Associate Graduate Chair, Professor

Pronouns:

he/him

Department: 

DADDAA & Dunlap

Research:

Galactic dynamics; galactic structure and evolution; dark matter; chemical abundances and spectroscopy; data modeling and analysis techniques

Education:

Ph.D. 2011 New York

I am a Professor and Canada Research Chair in Galactic Astrophysics in the Astronomy and Astrophysics Department at the University of Toronto. My research is currently mostly focused on understanding the dynamical structure, formation, and evolution of the Milky Way, but I am interested in a variety of problems in astrophysics, especially those that involve large-scale data analysis. These days much of my research revolves around the Gaia data.

I am the main developer of galpy, a well-tested, well-documented python library for galactic dynamics. For more information on other code with general usefulness, see the code section of this website or my GitHub profile. I strongly believe that scientific software should be freely available and open source; all of the code used for many of my papers is available online (search for the [code] links on my publications page)

I am currently working on a new graduate textbook on galaxies with the title “Dynamics and Astrophysics of Galaxies”. A draft is available at galaxiesbook.org. Aside from your standard, textbook material, the book contains a multitude of Python code examples that you can even run in your browser, and some interactive examples. Check it out and please contact me with any feedback on the text and the HTML experience.

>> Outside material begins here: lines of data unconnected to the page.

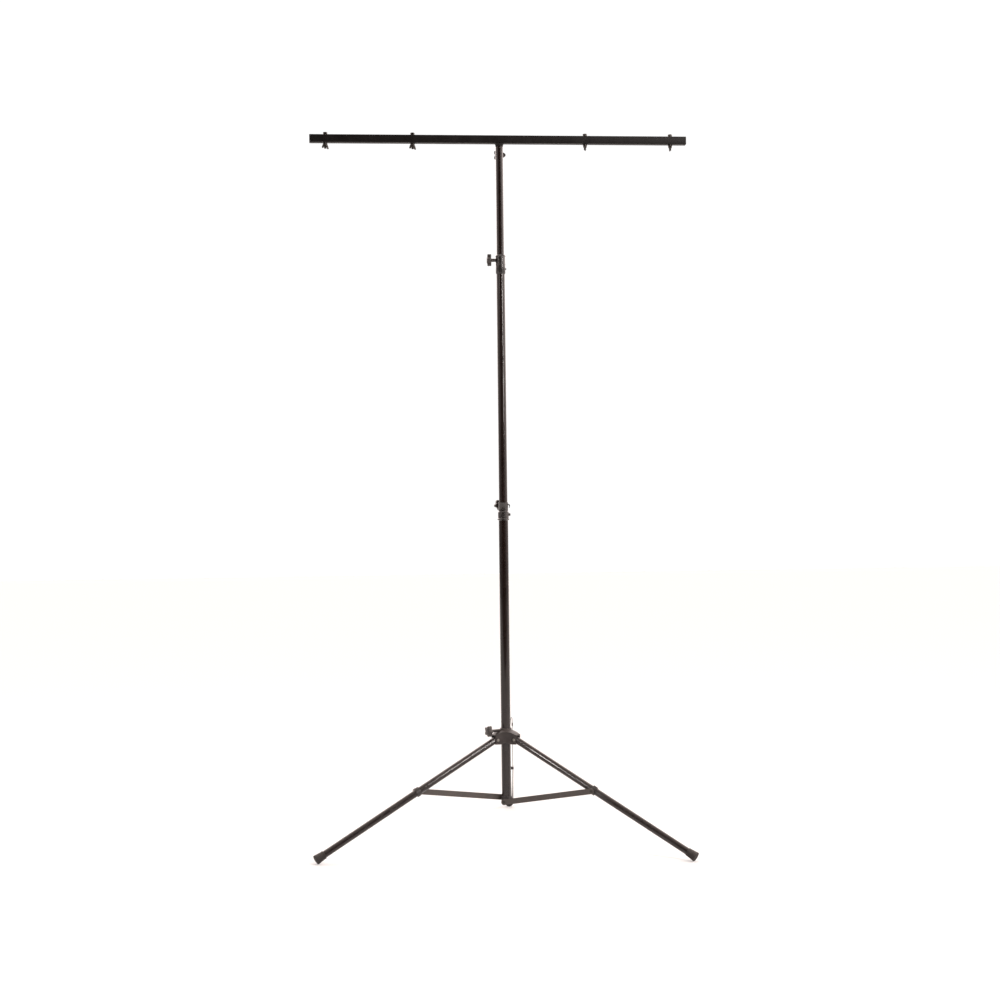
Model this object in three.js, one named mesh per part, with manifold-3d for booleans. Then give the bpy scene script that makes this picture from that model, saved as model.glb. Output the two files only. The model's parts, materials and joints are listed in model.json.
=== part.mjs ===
// Folding stage lighting stand: a tripod with sliding hub, a mast of three telescoping tubes
// and a square T-bar with four bolts and wing nuts. Millimetres, +Z up, T-bar along X.
import * as THREE from 'three';
import { mergeVertices } from 'three/addons/utils/BufferGeometryUtils.js';
import Module from 'manifold-3d';

const wasm = await Module();
wasm.setup();

// Clearances
const seatGap = 0.3;
const overrun = 2;

// Facets round a full turn, and steps along curves
const tubeSteps = 20;
const legSteps = 18;
const collarSteps = 20;
const roofSteps = 36;
const screwSteps = 10;
const smallSteps = 10;
const filletSteps = 3;
const barCornerSteps = 2;

// Mast tubes
const lowerTubeRadius = 15;
const middleTubeRadius = 13.5;
const topTubeRadius = 12;
const tubeWall = 1.2;
const mastFoot = 125.5;
const lowerTubeLength = 922.5;
const middleTubeLength = 900;
const middleTubeInset = 113.5;
const topTubeLength = 880;
const topTubeInset = 506;
const plugFlange = 2;
const plugDepth = 16;
const plugWall = 2;

// T-bar
const barLength = 1200;
const barSide = 25;
const barWall = 1.5;
const barCorner = 2;
const capLip = 2;
const capDepth = 14;
const boltShares = [-11 / 24, -11 / 48, 11 / 48, 11 / 24];
const boltClear = 20;
const boltRadius = 4;
const boltHeadFlats = 12;
const boltHeadHeight = 5.2;
const boltHeadBevel = 1.2;
const boltBelowBar = 18.6;
const flatWasher = { radius: 7.2, thickness: 1.2 };
const springWasher = { radius: 6.2, thickness: 1.6 };

// Wing nuts, each left at its own angle
const nutAngles = [50, 48, 78, 84];
const nutBaseRadius = 7;
const nutBaseEdge = 2;
const nutNeckRadius = 5.5;
const nutHeight = 10;
const nutSpan = 30;
const wingHeight = 18.4;
const wingThickness = 3;
const wingTip = 4;

// Spigot of the T-bar
const spigotRadius = 10.4;
const spigotWall = 2;
const spigotLength = 84;
const spigotTaper = 2;
const weldRadius = 16.4;
const weldHeight = 9.2;

// Star knobs and their studs: the upper two clamps have the larger knob
const knobLobes = 5;
const knobPointsPerLobe = 5;
const largeKnob = {
  radius: 20, dip: 5.6, head: 12.8, round: 2.4, neckRadius: 5.4, neck: 9.2, dome: 2.4, domeRadius: 12,
};
const smallKnob = {
  radius: 17.6, dip: 4.8, head: 13.4, round: 2.2, neckRadius: 4.6, neck: 6.4, dome: 1.6, domeRadius: 10,
};
const knobTurns = { hub: 0, mid: -12, top: 0, bar: 36 };
const studRadius = 3;
const studInKnob = 18;
const bossRadius = 5.8;
const bossReach = 19.5;

// Collar at the top of the lower tube, measured from that tube's end
const midCollar = {
  below: 26.5, above: 30.5, upperRadius: 15.4, lowerRadius: 17.25, flangeRadius: 19,
  flangeHeight: 3, flangeSlope: 2.6, shoulder: 2.5, rimRadius: 16, rimHeight: 1.6,
  knobHeight: 23, knobTurn: 106.8, boltDrop: 8,
};
const collarBolt = {
  turn: -5.2, shankRadius: 2.5, headRadius: 4.6, headHeight: 3.6, washerRadius: 5.4, washer: 1.4,
};
const collarHook = { turn: -5.2, width: 8, reach: 21.6, thickness: 2.4, lower: 2.7, drop: 12.5, arm: 3.2 };

// Collar at the top of the middle tube, measured from that tube's end
const topCollar = {
  below: 30, above: 31.5, radius: 15.5, rimRadius: 17, rimHeight: 2, mouthRadius: 13.5, mouthHeight: 4.5,
  footRadius: 14.4, footHeight: 2.5, beadRadius: 16, beadHeight: 1.2, knobHeight: 14, knobTurn: 174.8,
  screwDrop: 14.5,
};
const collarScrew = { turn: -5.2, shankRadius: 1.6, headRadius: 3, headHeight: 2.6 };

// Clamp of the T-bar, behind the top tube
const barKnobTurn = 83.8;
const barKnobDrop = 19.4;
const weldedNutRadius = 8;

// Tripod
const tripodTurn = -6;
const legTurns = { front_left: 210, front_right: 330, back: 90 };
const legPitch = 26.9;
const legLength = 695.3;
const legRadius = 11;
const legWall = 1.2;
const legBack = 5;
const hubPivotRadius = 37;
const pivotRadius = 3.5;
const pivotHeadRadius = 4.8;
const pivotHeadHeight = 3;

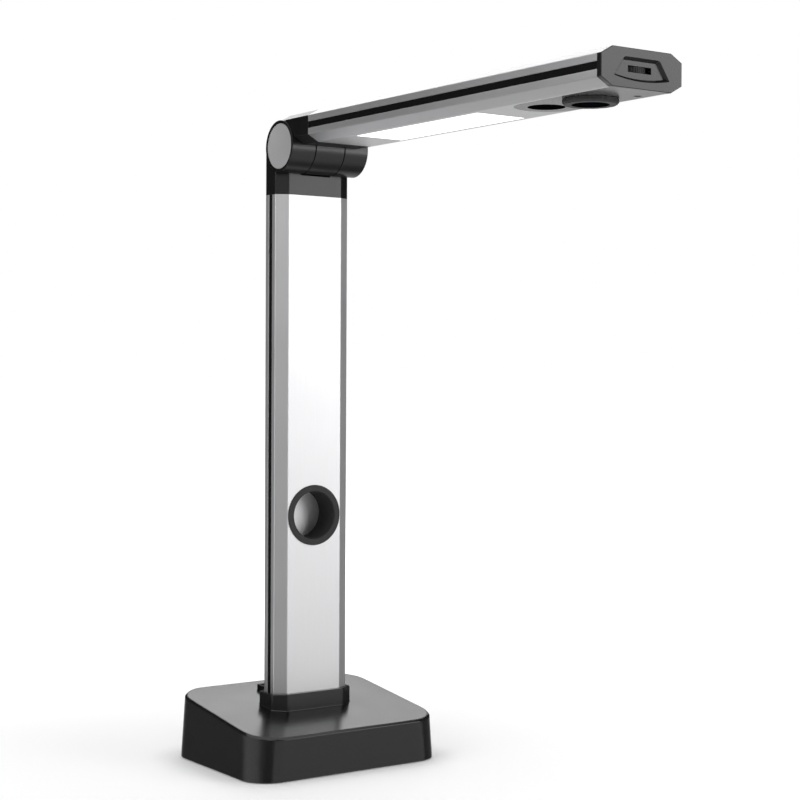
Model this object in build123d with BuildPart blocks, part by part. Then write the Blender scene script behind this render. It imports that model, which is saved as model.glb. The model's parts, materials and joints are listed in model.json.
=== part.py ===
from build123d import *
from math import acos, atan2, cos, hypot, sin, tan
import os

os.makedirs("parts", exist_ok=True)

# A folding document camera. The origin is on the table under the middle of the column.
# +Z is up, +X is the object's left-to-right width, and the arm reaches out along -Y.

# ---------------------------------------------------------------- driving dimensions (mm)
# Aluminium profile that the column and the arm share
PROFILE_W = 50.0
PROFILE_D = 18.3
CHAMFER_W = 6.9
CHAMFER_D = 3.8
WALL = 1.5
GROOVE_W = 3.6
GROOVE_DEPTH = 2.0
STRIP_RECESS = 0.5
SLIP = 0.15

# Base
BASE_W = 128.0
BASE_FRONT = -52.35
BASE_BACK = 48.0
BASE_RADIUS = 17.3
TOP_RADIUS = 20.0
TAPER_H = 42.0
TAPER_SIDE = 1.75
TAPER_FRONT = 0.5
TAPER_BACK = 0.2
SHELL_WALL = 2.4
RIM = 1.25
RIM_BEVEL = 1.1
COVER_T = 2.2
TOP_HEIGHT = 31.55
TOP_SLOPE = 7.55
PAD_T = 1.0
FOOT_GAP = 0.3
FLOOR_T = 2.4
BALLAST_T = 10.0
COLLAR_TOP = 39.9
COLLAR_HALF = (27.3, 12.25)
COLLAR_BEVEL = (8.3, 4.95)
COLLAR_LIP = 0.35

# Column
COLUMN_TOP = 330.8
FLANGE_T = 4.0
POCKET_Z = 143.5
POCKET_R = 14.0
SLEEVE_R = 15.5
BEZEL_R = 17.75
BEZEL_T = 0.7

# Hinge
HINGE_Y = -10.95
HINGE_Z = 357.9
BARREL_R = 14.85
BARREL_HALF = 26.0
KNUCKLE_X = 10.15
KNUCKLE_GAP = 0.5
KNUCKLE_ROOM = 0.8
ARM_CLEARANCE = 0.35
SHAFT_R = 4.0
FIT = 0.02
BUSHING_R = 5.5
DISC_R = 13.15
DISC_T = 1.0

# Arm
ARM_BOTTOM = 357.9
ARM_START = -40.8
ARM_END = -284.65
CAP_FACE = -287.4
TENON = 20.0
LED_W = 30.6
LED_START = -75.2
LED_END = -184.2
PLATE_T = 2.0
PLATE_R = 17.0
PLATE_Y = -221.2
AUX_Y = -219.55
AUX_R = 9.2
LENS_Y = -252.0
RING_R = 13.45
RING_BOTTOM = 355.1
RING_FLUTES = 14
LENS_TUBE_R = 8.0
MIC_X = 11.8
MIC_Y = -271.65

# Dimmer thumbwheel in the end cap
WHEEL_R = 8.0
WHEEL_T = 2.7
WHEEL_RIDGES = 40
RECESS_DEPTH = 1.8

# ---------------------------------------------------------------- derived places
HALF_W = PROFILE_W / 2
HALF_D = PROFILE_D / 2
STRIP_T = GROOVE_DEPTH - STRIP_RECESS
ARM_Z = ARM_BOTTOM + HALF_D
CAVITY_TOP = ARM_BOTTOM + PROFILE_D - WALL
BASE_MID = (BASE_FRONT + BASE_BACK) / 2
BASE_DEPTH = BASE_BACK - BASE_FRONT
SHELL_BOTTOM = FOOT_GAP
FLOOR_TOP = SHELL_BOTTOM + FLOOR_T
BALLAST_TOP = FLOOR_TOP + BALLAST_T
COLUMN_BOTTOM = BALLAST_TOP + FLANGE_T
PLATE_TOP = ARM_BOTTOM + PLATE_T
WHEEL_Y = CAP_FACE + RECESS_DEPTH + WHEEL_R - 0.1
top_plane = Plane((0, 0, TOP_HEIGHT)).rotated((TOP_SLOPE, 0, 0))


# ---------------------------------------------------------------- shapes that repeat
def across_arm(y):
    """Section plane of the arm at y: local x is X, local y is Z from the arm's axis, normal -Y."""
    return Plane(origin=(0, y, ARM_Z), x_dir=(1, 0, 0), z_dir=(0, -1, 0))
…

I served as the Science Working Group Chair for the APOGEE survey, which used high-resolution, high signal-to-noise infrared spectroscopy to investigate the structure of the bulge and disk regions of the Milky Way, as well as many other topics in stellar and galactic astrophysics. Currently, I am a member of the follow-up APOGEE-2 survey, which is extending APOGEE’s coverage of the Milky Way to larger distances and to the Southern hemisphere.